A couple of years ago, a gentleman by the name of Bernie Madoff, “made off” with lots of people’s money, around $65 billion, give or take a few billion. His accountant was, for all intents and purposes, a sole practitioner.
Public perception was, “How can a small CPA firm audit such a large fund?” The answer is: it can’t and of course we know now, it didn’t.
The knee-jerk reaction was the passage by the regulators to require all CPA firms auditing broker-dealers (“BD”) to be registered with the Public Company Accounting Oversight Board (“PCAOB”).
The PCAOB is charged with performing inspections of CPA firms that audit companies that have their stock publicly traded. These inspections occur every three years for firms that audit a small number of public companies, whereas firms that audit a large number of public entities may have annual inspections (the “Big 4” for instance).
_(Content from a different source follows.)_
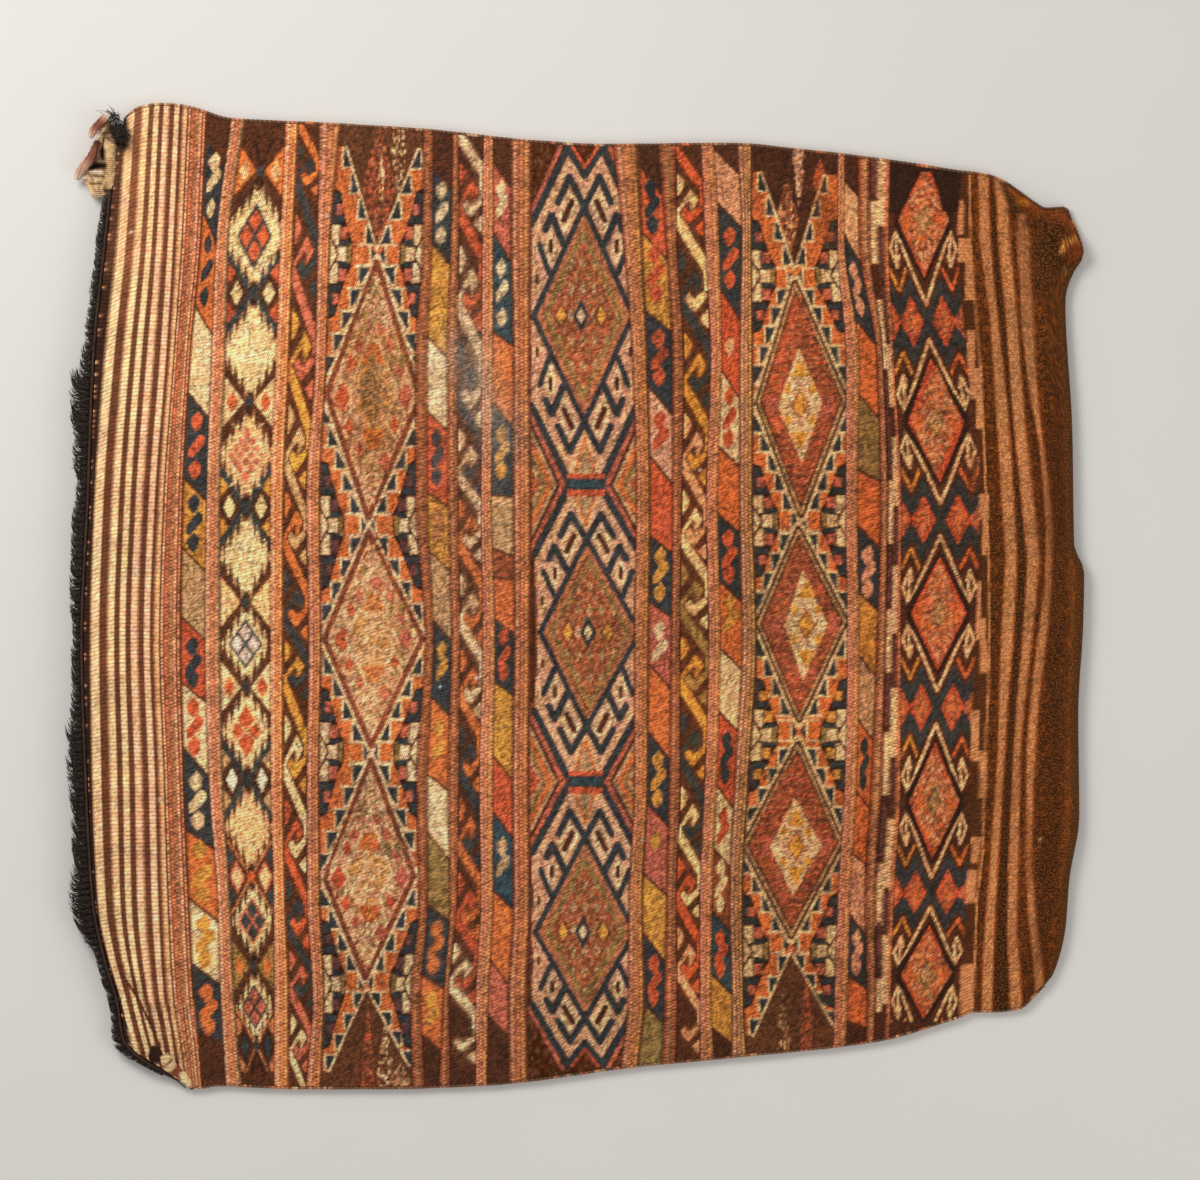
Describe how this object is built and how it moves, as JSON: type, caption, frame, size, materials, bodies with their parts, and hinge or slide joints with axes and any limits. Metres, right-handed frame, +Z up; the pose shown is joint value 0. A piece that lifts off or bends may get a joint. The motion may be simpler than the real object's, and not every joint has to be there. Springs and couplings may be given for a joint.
{
  "type": "woven storage sack",
  "caption": "slack flat-woven wool storage sack with coloured pattern bands, a haired mouth and a cream corner flap, lying on its back",
  "frame": {"origin": "on the floor, under the middle of the sack's outline", "axes": "+X from the mouth to the bottom fold, +Y along the mouth from the rounded corner to the corner with the flap, +Z up from the floor through the patterned front"},
  "size_m": [1.0278, 0.9912, 0.0488],
  "materials": {
    "web": "hand-woven wool, rust, brown, navy and cream bands, matt",
    "seam": "overcast wool yarn, matt",
    "binding": "dark goat hair and wool, wrapped",
    "fringe": "dark goat hair, glossy",
    "flap": "undyed cream wool, worn and torn"
  },
  "bodies": {
    "root": {"woven_web": "web", "side_seam_far": "seam", "side_seam_near": "seam", "mouth_binding_front": "binding", "mouth_binding_back": "binding", "mouth_fringe_front": "fringe", "mouth_fringe_back": "fringe", "corner_flap": "flap", "tie_end_upper": "flap", "tie_end_lower": "flap"}
  },
  "joints": []
}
When the PCAOB inspects a firm, it will only inspect the workpapers for the public entities, not the privately held entities. Most BDs are privately held, as was Mr. Madoff’s. I am sure you see where I am going with this…
Since the PCAOB was not going to inspect CPA firms that audited BDs and private companies only, the PCAOB would never inspect that CPA firm’s practice. So, practically all firms auditing BDs registered with the PCAOB without any fear of inspection or repercussions. This defeated the purpose of having CPA firms register with the PCAOB, and the problem was not solved.
Now, under the Dodd-Frank Wall Street Reform and Consumer Protection Act of 2010, the PCAOB was given the authority to inspect CPA firms that audit BDs. The PCAOB has decided to run a pilot program to inspect, on a totally confidential basis, 100 CPA firms of varying sizes to get a better understanding of the types of BDs being audited and the quality of the work being performed. The PCAOB will then make an assessment of whether it will roll BD audits into its formal inspection process.
I have heard from one CPA firm that was recently inspected by the PCAOB under this program. I had actually performed this firm’s peer review last year. I selected one BD to review. It turns out it was one of the two that the PCAOB inspected this year.
The PCAOB sent two inspectors for two weeks to review two small introducing brokers (brokers that do not carry customer accounts – the plain vanilla of BDs). Yes, you read correctly: two people, two weeks (160 hours). The firm only spent a total of 60 hours performing these audits. You do the math.
Funny, I didn’t spend anywhere near those hours performing the peer review and the PCAOB had the same conclusion I did, which was that this firm did a good job.
So to all your firms out there auditing BDs, beware… the PCAOB is coming. And to the BDs out there, make sure your CPA firm is aware of this and check with them that they don’t decide to resign from the PCAOB.